# SOURCE DATA
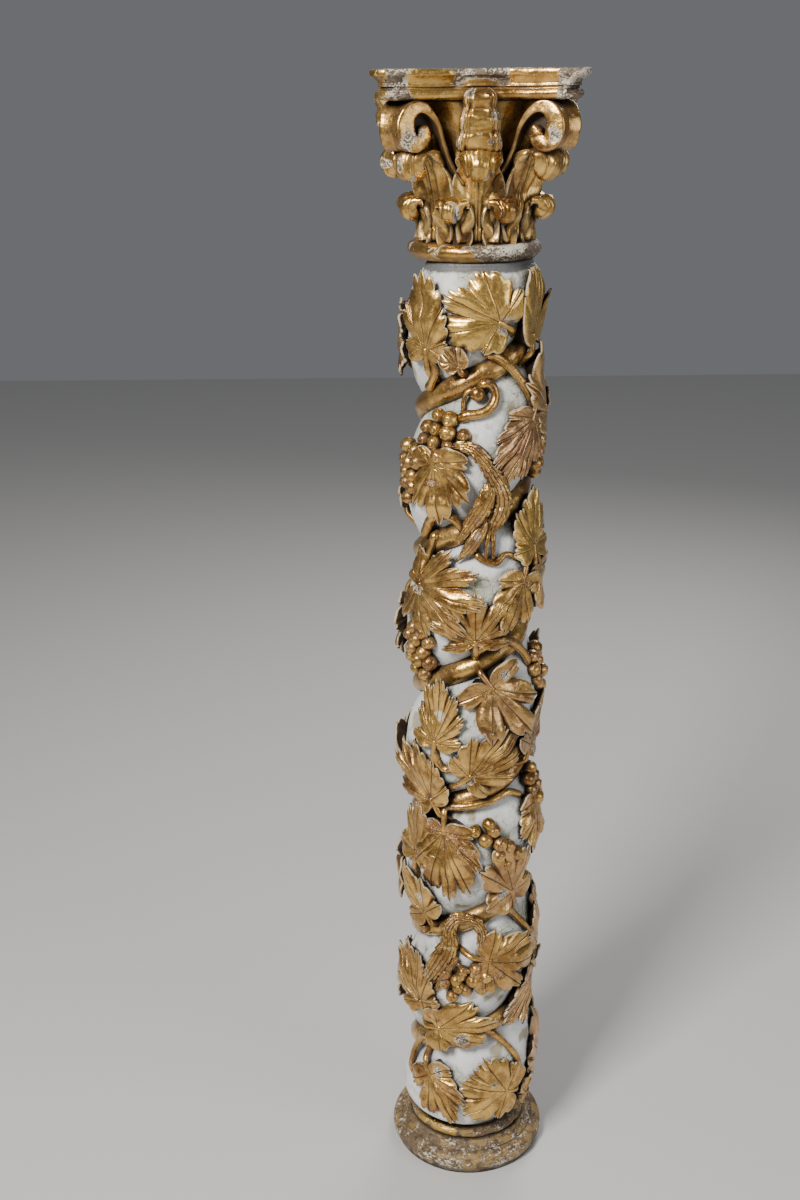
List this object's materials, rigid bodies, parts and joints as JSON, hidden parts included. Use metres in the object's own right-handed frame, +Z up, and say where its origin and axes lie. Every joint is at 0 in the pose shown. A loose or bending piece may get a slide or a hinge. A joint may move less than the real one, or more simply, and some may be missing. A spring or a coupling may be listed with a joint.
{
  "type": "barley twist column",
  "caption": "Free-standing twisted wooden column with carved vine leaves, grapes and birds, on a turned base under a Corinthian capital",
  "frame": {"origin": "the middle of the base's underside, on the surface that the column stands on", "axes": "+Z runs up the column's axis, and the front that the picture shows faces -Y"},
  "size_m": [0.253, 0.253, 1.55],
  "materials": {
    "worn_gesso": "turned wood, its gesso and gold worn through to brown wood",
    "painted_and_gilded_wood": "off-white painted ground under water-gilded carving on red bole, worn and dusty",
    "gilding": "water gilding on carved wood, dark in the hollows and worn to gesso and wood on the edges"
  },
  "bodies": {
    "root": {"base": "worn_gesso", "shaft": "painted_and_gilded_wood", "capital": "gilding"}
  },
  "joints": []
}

# TASK DETAILS
Copy out every line of the data above, exactly as given.

# FULL RESPONSE
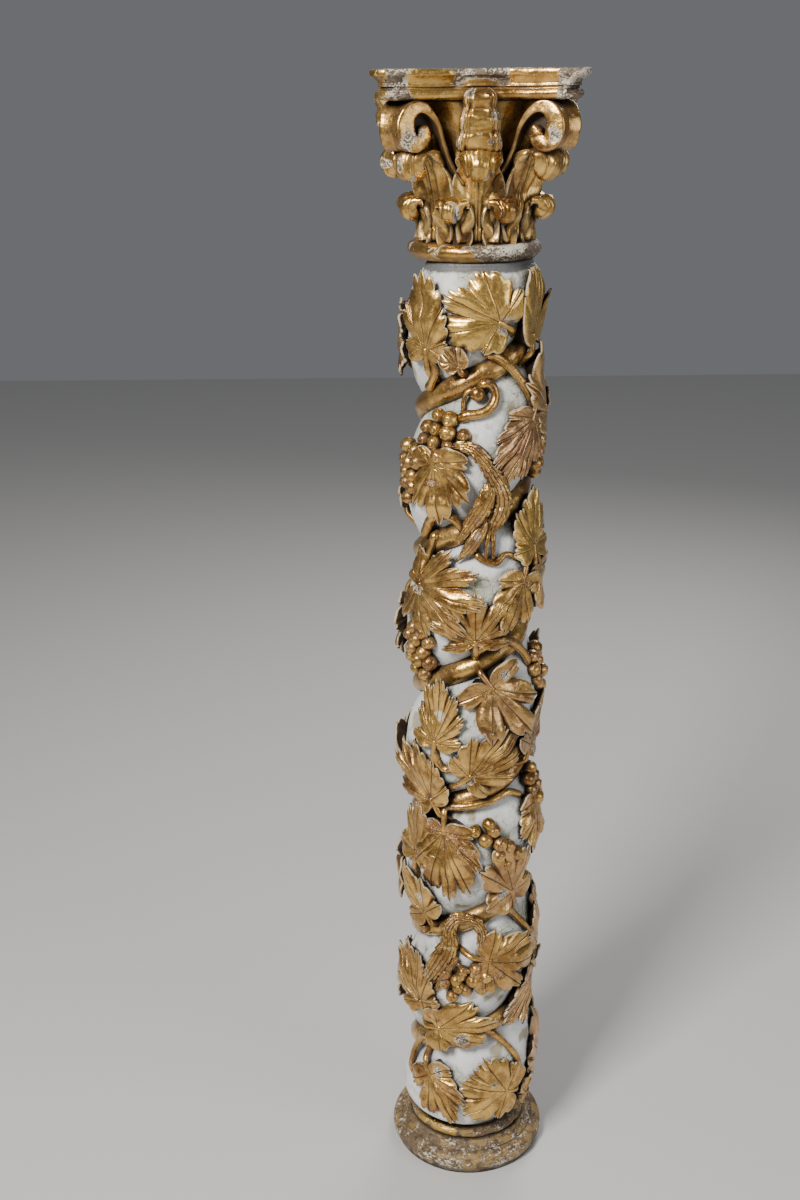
List this object's materials, rigid bodies, parts and joints as JSON, hidden parts included. Use metres in the object's own right-handed frame, +Z up, and say where its origin and axes lie. Every joint is at 0 in the pose shown. A loose or bending piece may get a slide or a hinge. A joint may move less than the real one, or more simply, and some may be missing. A spring or a coupling may be listed with a joint.
{
  "type": "barley twist column",
  "caption": "Free-standing twisted wooden column with carved vine leaves, grapes and birds, on a turned base under a Corinthian capital",
  "frame": {"origin": "the middle of the base's underside, on the surface that the column stands on", "axes": "+Z runs up the column's axis, and the front that the picture shows faces -Y"},
  "size_m": [0.253, 0.253, 1.55],
  "materials": {
    "worn_gesso": "turned wood, its gesso and gold worn through to brown wood",
    "painted_and_gilded_wood": "off-white painted ground under water-gilded carving on red bole, worn and dusty",
    "gilding": "water gilding on carved wood, dark in the hollows and worn to gesso and wood on the edges"
  },
  "bodies": {
    "root": {"base": "worn_gesso", "shaft": "painted_and_gilded_wood", "capital": "gilding"}
  },
  "joints": []
}